In part one of this series we took the time to talk about areas in the pastoral leaders’ lives that will help them be the person God has called them to be. Now it seems appropriate to address areas that can be detrimental to the pastoral leader. Although this section won’t contain as many aspects that threaten the health of the pastoral leader, it will cover key areas where failure is most probable. These topics will seem familiar; the areas that threaten health are the same areas that maintain health but now we will see the negative aspect. The first topic will be the most important, and if this area of life isn’t tended well, it is highly unlikely that the leader will remain effective in their leadership.
Breakdown in our Relationship with God
A major issue that threatens the pastoral leader maintaining personal health is his/her personal relationship with Christ. Intimacy with Christ can be the most refreshing aspect of a person’s life; the lack of that same intimacy can be the most harmful aspect to hit the pastoral leader. We do know that all Christians will experience times of extreme connectedness with Christ and times of low valleys in our walk with Christ (Psalm 23), but the leader must be concerned when the valley becomes the norm and the fire for Christ has perished (Revelation 3:16).
Many Christian leaders feel they must look the part of the leader; they must say the right things and impress the right people. The sad thing is that most of these leaders didn’t start that way; they started as young men and women who loved God and wanted to share that love with the world. Over time their relationship with Christ could have grown cold and the leader role took precedence over the relationship. At that point the leader must make the choice to repent and reignite the flame that once burned strong. Has your relationship with God taken a backseat to “ministry”?
Lack of Accountability
The need for Christian accountability is something that we’re all called to; God didn’t create us to do life alone (Proverbs 27:17). When we begin to do life alone is when we become more susceptible to failure and the threat to our personal health becomes greater. James encourages us to confess our sins to one another and pray for each other (James 5:16). Therefore if we are going to pray for each other that means we need an “each other” to pray for. This can be scary but the need to have same-sex Christian accountability must become non-negotiable for the pastoral leader. Accountability provides a safe place for the leader to confess sins, share struggles, receive prayer, and be a person before a pastor. Too many pastoral failures have happened, and been national news, because of lack of accountability. Have you secluded yourself to an island and allowed community to drift away?

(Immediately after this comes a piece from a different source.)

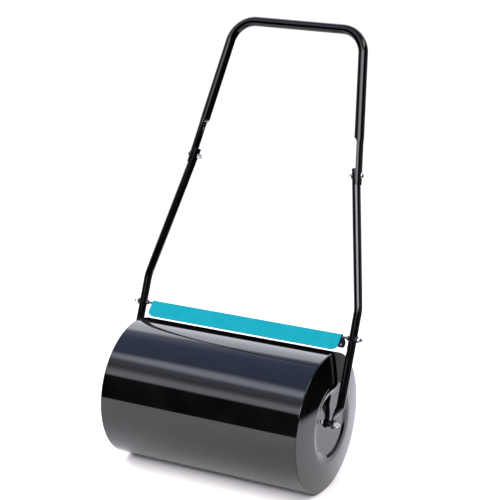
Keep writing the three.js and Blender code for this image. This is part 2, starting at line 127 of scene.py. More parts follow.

We live in a society that says, “More is better.” This means that if a pastor has more people at their church, their church is “better.” This also means that if the pastor is working more hours to “keep the ministry growing” that is better. A huge threat to pastoral leadership and health right now is the lack of boundaries in life. When there are no boundaries, anything is acceptable and nothing has priority over another area. Boundaries must be intentional. Taking the time as a pastoral leader to create healthy boundaries reduces the risk of ministry failure and preserves us for the long haul. Will you make the healthy choice to break away and create some much-needed healthy boundaries in your life so you will last?
It’s amazing how much of life’s struggles can be traced back to unresolved conflict. When conflict isn’t addressed in a timely manner (Matthew 5:23,24) it can affect the Christian leader’s life in a huge way! I’ve had my fair share of unresolved conflict and know that it doesn’t just fix itself. I have to be intentional to address the conflict and work through it. It usually takes time but it always helps me grow. Where is some unresolved conflict in your life that you need to address today?
Although this list is not inclusive of all areas, it begins to provide a benchmark from which the pastoral leader to grow. The truth of the matter is the same areas of our life that help us become the person God has called and directed our life can be the same areas that threaten the pastoral leader in the long run. To ensure longevity in ministry the pastoral leader must be intentional, and desire health. Being healthy cannot be an option, and it won’t happen without a calculated plan that’s understandable and attainable.